Based on this experience, I find it hard to believe the information in the ASHRAE guidelines that presents reliability degradation as a straight-line increase with temperature starting at 15°C without thresholds, when we know that different processes kick-in above and below certain temperatures. Given the lack of reliable data underpinning this commentary, I would suggest this only serves to confirm the need to track data centre temperatures and equipment performance and measure at a much more granular level. Only then can organisations make the right judgements about their critical data centre facilities.
The question of energy efficiency gains or losses approaching 27°C has always been a tricky one because internal equipment fans tend to ramp up with temperature. But since IT manufacturers are – not surprisingly – hesitant about releasing clear data on this, it will remain confused. I believe ASHRAE should simplify its position here and acknowledge the partial energy gains when IT equipment is run at higher temperatures, but make it very clear that this is more than made up for with mechanical efficiencies of the 25°C to 27°C inlet temperature range. A strong lead from ASHRAE in this area will do much to motivate the IT manufacturers that the thermal environments that we operate our IT systems in are changing and that higher temperature operation needs to be part of the IT equipment selection process. In fact, we would really like to see the ASHRAE guidelines publishing a road map for further increases in inlet temperature so that future data centre builds can plan for data centres coming into service in the mid 2020’s that will operate beyond 2050. Let’s not forget the commitments we have all signed up for net zero.

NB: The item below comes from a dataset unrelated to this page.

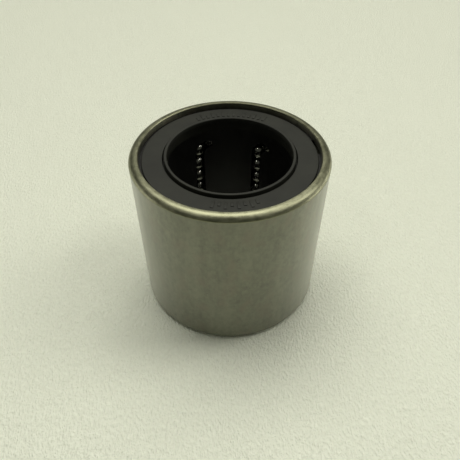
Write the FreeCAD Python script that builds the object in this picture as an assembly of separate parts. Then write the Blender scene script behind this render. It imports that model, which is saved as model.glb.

Temperature ranges across the room
ASHRAE has kept recommended temperature bands largely unchanged in its 5th edition. Interestingly, we find no reference to how temperatures vary significantly across data centre rooms – one of the great challenges we face in optimisation. In keeping things simple by trusting that one temperature value can be used to describe the overall inlet of an entire site, ASHRAE is instead under-estimating the variance and complexities involved. At EkkoSense we frequently see temperature ranges of 10°C+, that we can usually reduce to less than 5°C through our software-led optimisation approach. Therefore, perhaps ASHRAE can look at the standard deviation of the rack inlets as a useful measure as we do? Similarly, we see no discussion on temperature changes over time where again we see significant variations that can go unnoticed where often as many as four significant temperature swings per hour can occur as oversized AHU’s modulate into and out of their cooling regime, leading to the thermal stresses mentioned previously.
Stop measuring temperatures on IT rack exhausts
Credit to ASHRAE for trying to stop people measuring temperatures on the exhausts of IT racks. Our experience of measuring thousands of racks confirms that you can draw no conclusions from this data – so please, invest instead in measuring the front of all your racks. However, ASHRAE still isn’t consistent in its measurement recommendations. They still only advocate measuring just one out of every three racks. Do they believe the unmeasured racks have exactly the same temperature as their nearest measured neighbour? Surely, its time now that we recognise that there’s no meaningful relationship between one rack and its neighbour. I don’t understand why ASHRAE doesn’t say that ‘ideally’ every rack should have its own sensor – Maybe the 6th edition will make this logical step?
Encouraging the automated logging of HVAC data
The latest ASHRAE edition also recommends the automated logging HVAC equipment parameters, suggesting that this can provide valuable insights into operational trends and may simplify data collection.
That’s certainly our view at EkkoSense, where we’ve been tracking data centre cooling duty performance in real-time for several years. Monitoring ΔT’s, humidity levels and air mass flow rates allows us to monitor the operating status of the CRAC/AHU, and gives us the ability to capture actual changes to operating conditions between AHU’s and their respective racks. It’s a powerful capability, and it’s good news that ASHRAE has picked up on this important activity.
As I said earlier, the ASHRAE ‘Thermal Guidelines for Data Processing Environments’ is a great resource, and a valuable source of best practice thinking. I’m sure others will have further comments and suggestions for how the new edition could be further improved – I’m looking forward to seeing what makes it to the 6th edition! I’d love to hear your thoughts!